> Exercise details
Output every line below exactly.

----------------

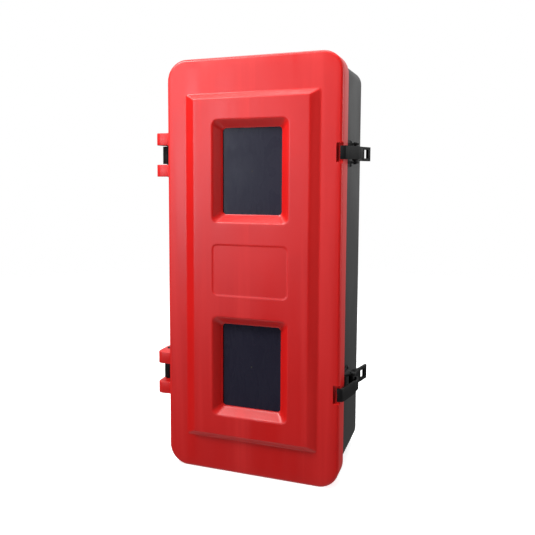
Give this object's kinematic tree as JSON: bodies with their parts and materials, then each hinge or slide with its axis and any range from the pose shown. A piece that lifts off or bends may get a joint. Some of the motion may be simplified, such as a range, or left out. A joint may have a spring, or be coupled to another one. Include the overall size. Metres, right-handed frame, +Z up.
{
  "type": "fire extinguisher cabinet",
  "caption": "Surface-mounted plastic cabinet for a portable fire extinguisher, with a windowed red door, a dark shell, pinned hinges and over-centre draw latches.",
  "frame": {"origin": "centre of the flat back face that lies on the wall", "axes": "+Z up, door faces -Y, +Y into the wall, hinges at -X and latches at +X"},
  "size_m": [0.3729, 0.2582, 0.756],
  "materials": {
    "red_plastic": "satin moulded, faint flow streaks",
    "black_plastic": "fine moulded grain",
    "latch_plastic": "satin glass-filled nylon",
    "smoked_glazing": "smoked, polished",
    "seal_rubber": "matte",
    "zinc_steel": "zinc plated",
    "black_steel": "blackened, satin"
  },
  "bodies": {
    "root": {"body_shell": "black_plastic", "base_rest": "seal_rubber", "upper_cradle": "black_plastic", "upper_latch_bracket": "latch_plastic", "upper_hinge_pin": "black_steel", "upper_latch_pivot_pin": "black_steel", "upper_bracket_screw_1": "black_steel", "upper_bracket_screw_2": "black_steel", "upper_bracket_screw_3": "black_steel", "upper_bracket_screw_4": "black_steel", "upper_cradle_screw_1": "zinc_steel", "upper_cradle_screw_2": "zinc_steel", "lower_cradle": "black_plastic", "lower_latch_bracket": "latch_plastic", "lower_hinge_pin": "black_steel", "lower_latch_pivot_pin": "black_steel", "lower_bracket_screw_1": "black_steel", "lower_bracket_screw_2": "black_steel", "lower_bracket_screw_3": "black_steel", "lower_bracket_screw_4": "black_steel", "lower_cradle_screw_1": "zinc_steel", "lower_cradle_screw_2": "zinc_steel", "wall_washer_1": "zinc_steel", "wall_washer_2": "zinc_steel", "wall_washer_3": "zinc_steel", "wall_washer_4": "zinc_steel"},
    "door": {"door_panel": "red_plastic", "door_seal": "seal_rubber", "upper_window_pane": "smoked_glazing", "upper_pane_retainer": "black_plastic", "upper_retainer_screw_1": "zinc_steel", "upper_retainer_screw_2": "zinc_steel", "upper_retainer_screw_3": "zinc_steel", "upper_retainer_screw_4": "zinc_steel", "lower_window_pane": "smoked_glazing", "lower_pane_retainer": "black_plastic", "lower_retainer_screw_1": "zinc_steel", "lower_retainer_screw_2": "zinc_steel", "lower_retainer_screw_3": "zinc_steel", "lower_retainer_screw_4": "zinc_steel"},
    "upper_lever": {"upper_latch_lever": "latch_plastic", "upper_latch_link_pin": "black_steel"},
    "upper_hook": {"upper_latch_hook": "latch_plastic"},
    "lower_lever": {"lower_latch_lever": "latch_plastic", "lower_latch_link_pin": "black_steel"},
    "lower_hook": {"lower_latch_hook": "latch_plastic"}
  },
  "joints": [
    {"name": "door_swing", "type": "hinge", "parent": "root", "child": "door", "pos_m": [-0.18, -0.2035, 0], "axis": [0, 0, -1], "range_deg": [0, 110]},
    {"name": "upper_lever_swing", "type": "hinge", "parent": "root", "child": "upper_lever", "pos_m": [0.167, -0.166, 0.208], "axis": [0, 0, -1], "range_deg": [0, 85]},
    {"name": "upper_hook_swing", "type": "hinge", "parent": "upper_lever", "child": "upper_hook", "pos_m": [0.166, -0.149, 0.208], "axis": [0, 0, 1], "range_deg": [0, 95]},
    {"name": "lower_lever_swing", "type": "hinge", "parent": "root", "child": "lower_lever", "pos_m": [0.167, -0.166, -0.208], "axis": [0, 0, -1], "range_deg": [0, 85]},
    {"name": "lower_hook_swing", "type": "hinge", "parent": "lower_lever", "child": "lower_hook", "pos_m": [0.166, -0.149, -0.208], "axis": [0, 0, 1], "range_deg": [0, 95]}
  ],
  "couplings": [
    {"joint": "upper_hook_swing", "follows": "upper_lever_swing", "ratio": 1.1},
    {"joint": "lower_hook_swing", "follows": "lower_lever_swing", "ratio": 1.1}
  ]
}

----------------

> Solution to this task
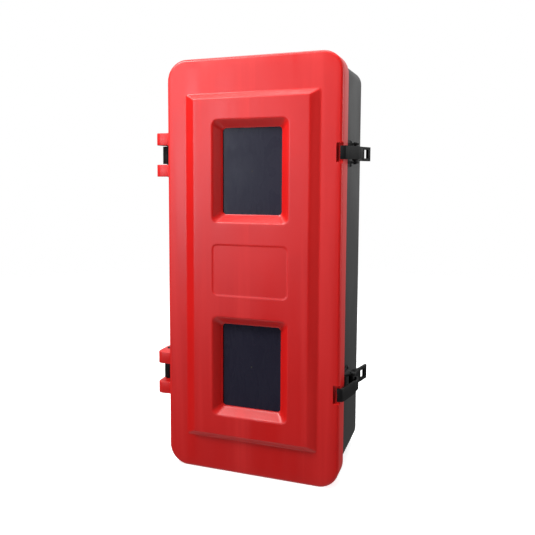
Give this object's kinematic tree as JSON: bodies with their parts and materials, then each hinge or slide with its axis and any range from the pose shown. A piece that lifts off or bends may get a joint. Some of the motion may be simplified, such as a range, or left out. A joint may have a spring, or be coupled to another one. Include the overall size. Metres, right-handed frame, +Z up.
{
  "type": "fire extinguisher cabinet",
  "caption": "Surface-mounted plastic cabinet for a portable fire extinguisher, with a windowed red door, a dark shell, pinned hinges and over-centre draw latches.",
  "frame": {"origin": "centre of the flat back face that lies on the wall", "axes": "+Z up, door faces -Y, +Y into the wall, hinges at -X and latches at +X"},
  "size_m": [0.3729, 0.2582, 0.756],
  "materials": {
    "red_plastic": "satin moulded, faint flow streaks",
    "black_plastic": "fine moulded grain",
    "latch_plastic": "satin glass-filled nylon",
    "smoked_glazing": "smoked, polished",
    "seal_rubber": "matte",
    "zinc_steel": "zinc plated",
    "black_steel": "blackened, satin"
  },
  "bodies": {
    "root": {"body_shell": "black_plastic", "base_rest": "seal_rubber", "upper_cradle": "black_plastic", "upper_latch_bracket": "latch_plastic", "upper_hinge_pin": "black_steel", "upper_latch_pivot_pin": "black_steel", "upper_bracket_screw_1": "black_steel", "upper_bracket_screw_2": "black_steel", "upper_bracket_screw_3": "black_steel", "upper_bracket_screw_4": "black_steel", "upper_cradle_screw_1": "zinc_steel", "upper_cradle_screw_2": "zinc_steel", "lower_cradle": "black_plastic", "lower_latch_bracket": "latch_plastic", "lower_hinge_pin": "black_steel", "lower_latch_pivot_pin": "black_steel", "lower_bracket_screw_1": "black_steel", "lower_bracket_screw_2": "black_steel", "lower_bracket_screw_3": "black_steel", "lower_bracket_screw_4": "black_steel", "lower_cradle_screw_1": "zinc_steel", "lower_cradle_screw_2": "zinc_steel", "wall_washer_1": "zinc_steel", "wall_washer_2": "zinc_steel", "wall_washer_3": "zinc_steel", "wall_washer_4": "zinc_steel"},
    "door": {"door_panel": "red_plastic", "door_seal": "seal_rubber", "upper_window_pane": "smoked_glazing", "upper_pane_retainer": "black_plastic", "upper_retainer_screw_1": "zinc_steel", "upper_retainer_screw_2": "zinc_steel", "upper_retainer_screw_3": "zinc_steel", "upper_retainer_screw_4": "zinc_steel", "lower_window_pane": "smoked_glazing", "lower_pane_retainer": "black_plastic", "lower_retainer_screw_1": "zinc_steel", "lower_retainer_screw_2": "zinc_steel", "lower_retainer_screw_3": "zinc_steel", "lower_retainer_screw_4": "zinc_steel"},
    "upper_lever": {"upper_latch_lever": "latch_plastic", "upper_latch_link_pin": "black_steel"},
    "upper_hook": {"upper_latch_hook": "latch_plastic"},
    "lower_lever": {"lower_latch_lever": "latch_plastic", "lower_latch_link_pin": "black_steel"},
    "lower_hook": {"lower_latch_hook": "latch_plastic"}
  },
  "joints": [
    {"name": "door_swing", "type": "hinge", "parent": "root", "child": "door", "pos_m": [-0.18, -0.2035, 0], "axis": [0, 0, -1], "range_deg": [0, 110]},
    {"name": "upper_lever_swing", "type": "hinge", "parent": "root", "child": "upper_lever", "pos_m": [0.167, -0.166, 0.208], "axis": [0, 0, -1], "range_deg": [0, 85]},
    {"name": "upper_hook_swing", "type": "hinge", "parent": "upper_lever", "child": "upper_hook", "pos_m": [0.166, -0.149, 0.208], "axis": [0, 0, 1], "range_deg": [0, 95]},
    {"name": "lower_lever_swing", "type": "hinge", "parent": "root", "child": "lower_lever", "pos_m": [0.167, -0.166, -0.208], "axis": [0, 0, -1], "range_deg": [0, 85]},
    {"name": "lower_hook_swing", "type": "hinge", "parent": "lower_lever", "child": "lower_hook", "pos_m": [0.166, -0.149, -0.208], "axis": [0, 0, 1], "range_deg": [0, 95]}
  ],
  "couplings": [
    {"joint": "upper_hook_swing", "follows": "upper_lever_swing", "ratio": 1.1},
    {"joint": "lower_hook_swing", "follows": "lower_lever_swing", "ratio": 1.1}
  ]
}